The winds of the pandemic are changing – for better and for worse. Three viable vaccines now teeter on the brink of regulatory approval, which will pave the way for broad distribution by April or May. But until then, COVID-19 cases are skyrocketing across the U.S. and Europe, leaving much of the world with a light at the end of a treacherous tunnel. The supercomputing sector, meanwhile, is quickly pivoting to triage, with the massive COVID-19 HPC Consortium announcing a second phase specifically focusing on supporting patients over the next six months. With the hunt for therapeutics more of a focus now than ever, the Exscalate4CoV consortium is upping the ante with a behemoth 70 billion-molecule simulation of the virus aimed at finding ways to ameliorate the disease in infected patients.
The Exscalate4CoV consortium, formed in mid-February, is a public-private partnership that now includes 50 partners across seven European countries (Belgium, Germany, Italy, Poland, Spain, Sweden and Switzerland). The consortium is named for Exscalate, a “smart platform against pathogens” that is accompanied by a chemical library of half a billion molecules and which is provided by Italian pharmaceutical – and Exscalate4CoV leader – Dompé.
Three numbers are key to the new simulation: 70 billion molecules; 15 interaction sites; 60 hours. In the course of evaluating each of the molecules against each of the interaction sites, the consortium simulated over 1.07 trillion interactions in just two-and-a-half days: an average of nearly five million interactions per second.
Exscalate4CoV calls this “the most complex supercomputing simulation ever realized.” While that is a bold claim, the consortium provided a firmer comparison against simulations run on Summit earlier this year, claiming a 300-fold size increase and 500-fold speedup relative to those docking simulations.
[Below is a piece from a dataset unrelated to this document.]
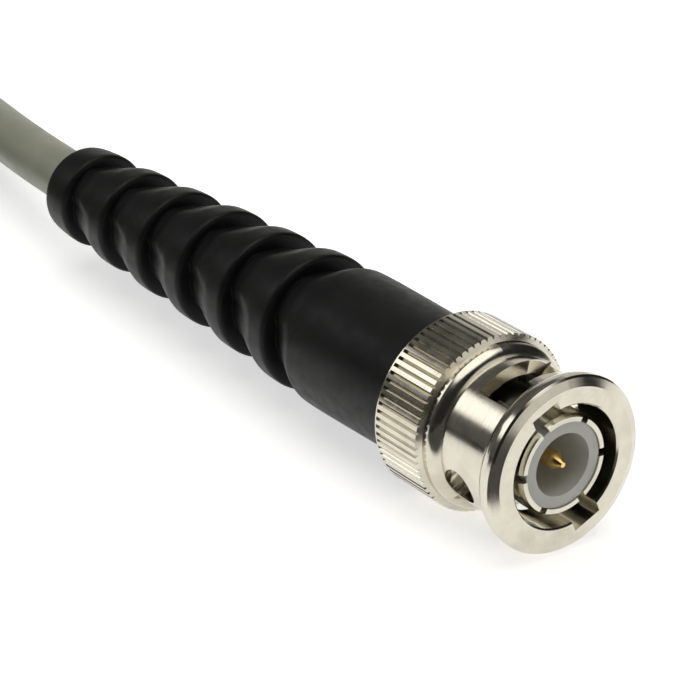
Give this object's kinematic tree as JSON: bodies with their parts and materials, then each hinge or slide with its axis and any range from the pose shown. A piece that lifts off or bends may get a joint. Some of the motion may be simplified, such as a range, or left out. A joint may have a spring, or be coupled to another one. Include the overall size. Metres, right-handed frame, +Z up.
{
  "type": "oscilloscope probe",
  "caption": "Passive test probe: a bayonet coaxial plug with a ribbed cable boot, a put-away coil of round cable, and a handle with a sprung hook tip.",
  "frame": {"origin": "Centre of the bayonet interface: on the plug's axis, in the plane of the coupling nut's front face.", "axes": "+X is the plug's axis, out of its mating face. +Z is up as the probe lies. +Y completes a right-handed frame."},
  "size_m": [0.1606, 0.0791, 0.0172],
  "materials": {
    "nickel": "satin",
    "gold": "polished",
    "steel": "satin",
    "gasket": "matte",
    "dielectric": "matte",
    "boot_rubber": "matte",
    "cable_jacket": "satin",
    "copper": "bright",
    "strap": "matte",
    "handle_plastic": "matte",
    "hook_plastic": "satin",
    "knob_plastic": "gloss",
    "board": "satin",
    "ceramic": "satin"
  },
  "bodies": {
    "probe": {"outer_contact": "nickel", "wave_washer": "steel", "face_gasket": "gasket", "front_insulator": "dielectric", "rear_insulator": "dielectric", "centre_pin": "gold", "plug_body": "nickel", "plug_end_braid": "copper", "crimp_ferrule": "nickel", "plug_end_dielectric": "dielectric", "plug_end_conductor": "copper", "plug_end_jacket": "cable_jacket", "plug_boot": "boot_rubber", "cable_lead": "cable_jacket", "cable_coil": "cable_jacket", "cable_tail": "cable_jacket", "coil_tie": "strap", "head_boot": "boot_rubber", "head_end_jacket": "cable_jacket", "head_end_dielectric": "dielectric", "head_end_conductor": "copper", "handle": "handle_plastic", "shield_tube": "nickel", "circuit_board": "board", "input_resistor": "ceramic", "switch_body": "handle_plastic", "trimmer_body": "ceramic", "finger_guard": "handle_plastic", "tip_barrel": "nickel", "tip_insulator": "dielectric", "tip_needle": "steel", "hook_body": "hook_plastic", "hook_wire": "steel", "hook_spring": "steel"},
    "thrust_washer": {"thrust_washer": "steel"},
    "coupling_nut": {"coupling_nut": "nickel"},
    "switch_knob": {"switch_knob": "knob_plastic"},
    "trimmer_screw": {"trimmer_screw": "gold"},
    "hook_sleeve": {"hook_sleeve": "hook_plastic"}
  },
  "joints": [
    {"name": "nut_draw", "type": "slide", "parent": "probe", "child": "thrust_washer", "axis": [1, 0, 0], "range_m": [0, 0.00035], "stiffness_N_per_m": 1500, "deforming": ["wave_washer"]},
    {"name": "nut_turn", "type": "hinge", "parent": "thrust_washer", "child": "coupling_nut", "pos_m": [0, 0, 0], "axis": [1, 0, 0], "continuous": true},
    {"name": "switch_slide", "type": "slide", "parent": "probe", "child": "switch_knob", "axis": [1, 0, 0], "range_m": [0, 0.003]},
    {"name": "trimmer_turn", "type": "hinge", "parent": "probe", "child": "trimmer_screw", "pos_m": [-0.042, -0.0605, 0], "axis": [0, 0, 1], "continuous": true},
    {"name": "hook_retract", "type": "slide", "parent": "probe", "child": "hook_sleeve", "axis": [-1, 0, 0], "range_m": [0, 0.006], "stiffness_N_per_m": 300, "deforming": ["hook_spring"]}
  ]
}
The massive simulation used a pair of supercomputers: HPC5 (35.5 Linpack petaflops), operated by oil and gas firm Eni and standing as the most powerful publicly ranked industrial supercomputer in the world; and Marconi-100 (21.6 Linpack petaflops), operated by Italy’s Cineca.
In accordance with its policies, the results of the simulation are open-access. Exscalate4CoV took the unusual step of releasing partial results of the simulation in real-time at this link, and the full results are now available at the broader Exscalate4CoV results portal. For its part, Exscalate4CoV has been analyzing the results with AI and advanced analytics through SAS Viya to identify the molecules with the best docking scores.
Exscalate4CoV’s research has led to the identification (and current clinical testing) of one pharmaceutical (raloxifene), in addition to the publication of 12 peer-reviewed articles and massive datasets from tens of thousands of experiments.